■ TASK DETAILS:
Wherever the word "Blender" appears in the entries, copy the whole line.

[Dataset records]
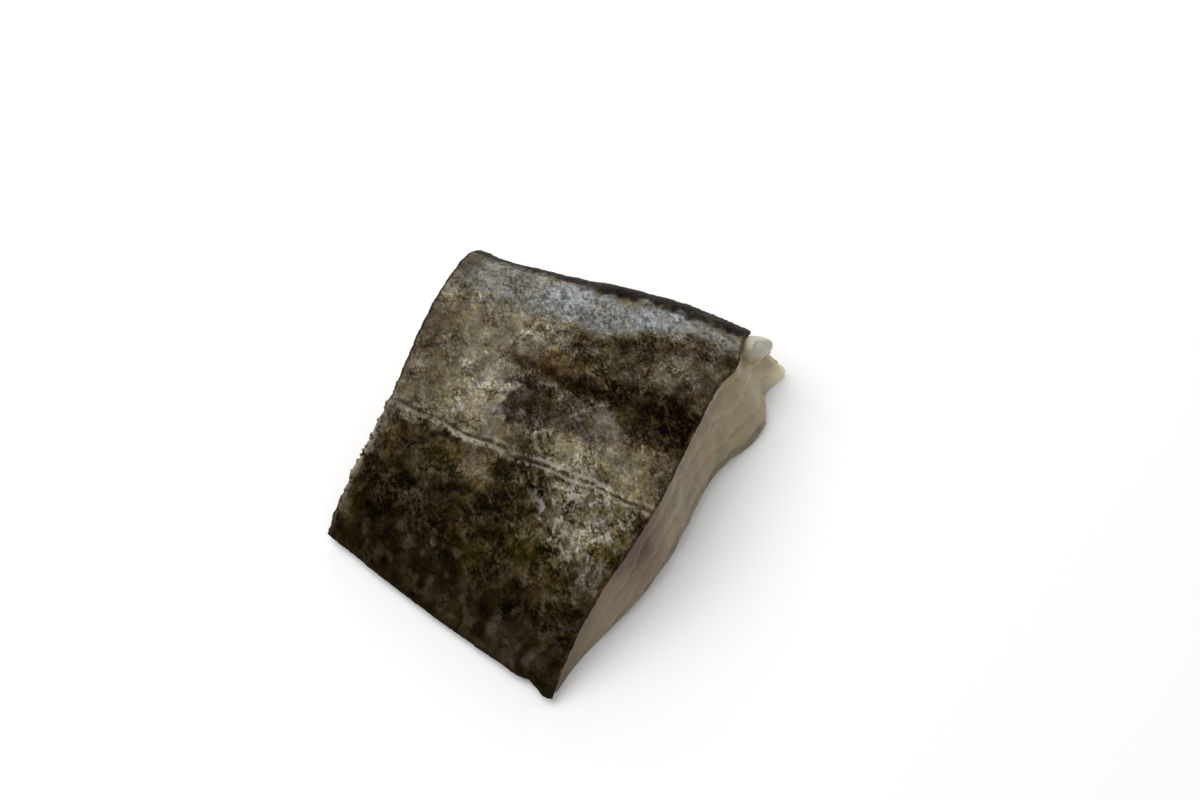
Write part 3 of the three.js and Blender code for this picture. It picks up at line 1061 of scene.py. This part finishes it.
softbox("key_left", -85, 60, 1.0, (0.9, 0.9), 2.7)
softbox("low_back", 194, 22, 1.0, (1.0, 0.4), 2.3)

WORLD_STRENGTH = 0.57
world = bpy.data.worlds.new("studio")
world.use_nodes = True
world.node_tree.nodes["Background"].inputs["Color"].default_value = (1, 1, 1, 1)
world.node_tree.nodes["Background"].inputs["Strength"].default_value = WORLD_STRENGTH
bpy.context.scene.world = world
bpy.context.scene.view_settings.view_transform = "Standard"

# %% [markdown]
# ## Camera
#
# The photograph looks down at 58 degrees from a little right of the front. The camera's distance sets how
# strongly the far edge shrinks, and the point that it aims past the middle of the frame sets where the
# portion lies in the picture.

# %% Camera
AZIMUTH, ELEVATION, DISTANCE = 24, 58, 0.48
IMAGE_SIZE = (1200, 800)
FOCAL_PIXELS = 1872
SENSOR_MM = 36
AIM = Vector((*shift[:2], 14)) * MM
AIM_PIXEL = (548, 470)

towards_camera = from_angles(AZIMUTH, ELEVATION)
right = Vector((cos(radians(AZIMUTH)), sin(radians(AZIMUTH)), 0))
up = towards_camera.cross(right)
aside = (AIM_PIXEL[0] - IMAGE_SIZE[0] / 2) / FOCAL_PIXELS * DISTANCE
above = (IMAGE_SIZE[1] / 2 - AIM_PIXEL[1]) / FOCAL_PIXELS * DISTANCE
camera_data = bpy.data.cameras.new("camera")
camera_data.sensor_width = SENSOR_MM
camera_data.lens = FOCAL_PIXELS / IMAGE_SIZE[0] * SENSOR_MM
camera_data.clip_start = 0.01
camera = bpy.data.objects.new("camera", camera_data)
camera.matrix_world = Matrix((right, up, towards_camera)).transposed().to_4x4()
camera.location = AIM + towards_camera * DISTANCE - right * aside - up * above
bpy.context.scene.collection.objects.link(camera)
bpy.context.scene.camera = camera
print("lens:", round(camera_data.lens, 2), "mm, camera at", [round(x, 3) for x in camera.location])

# %% Sizes and the end
sizes = {"solids": [list(corner) for corner in solid_box], "pieces": [list(corner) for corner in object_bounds()]}
print("pieces, size in mm:", [round((b - a) / MM, 1) for a, b in zip(*sizes["pieces"])])
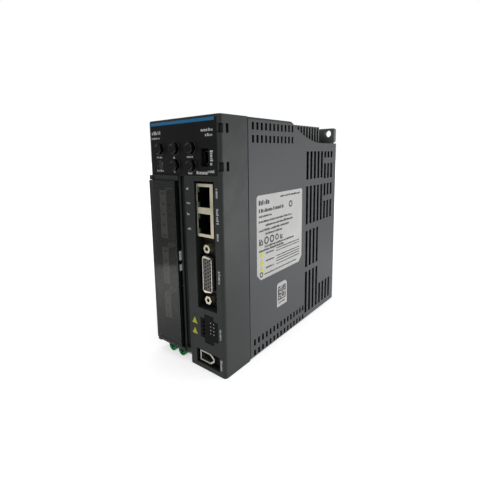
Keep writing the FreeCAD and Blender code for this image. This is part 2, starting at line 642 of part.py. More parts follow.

■ TASK RESPONSE:
Write part 3 of the three.js and Blender code for this picture. It picks up at line 1061 of scene.py. This part finishes it.
Keep writing the FreeCAD and Blender code for this image. This is part 2, starting at line 642 of part.py. More parts follow.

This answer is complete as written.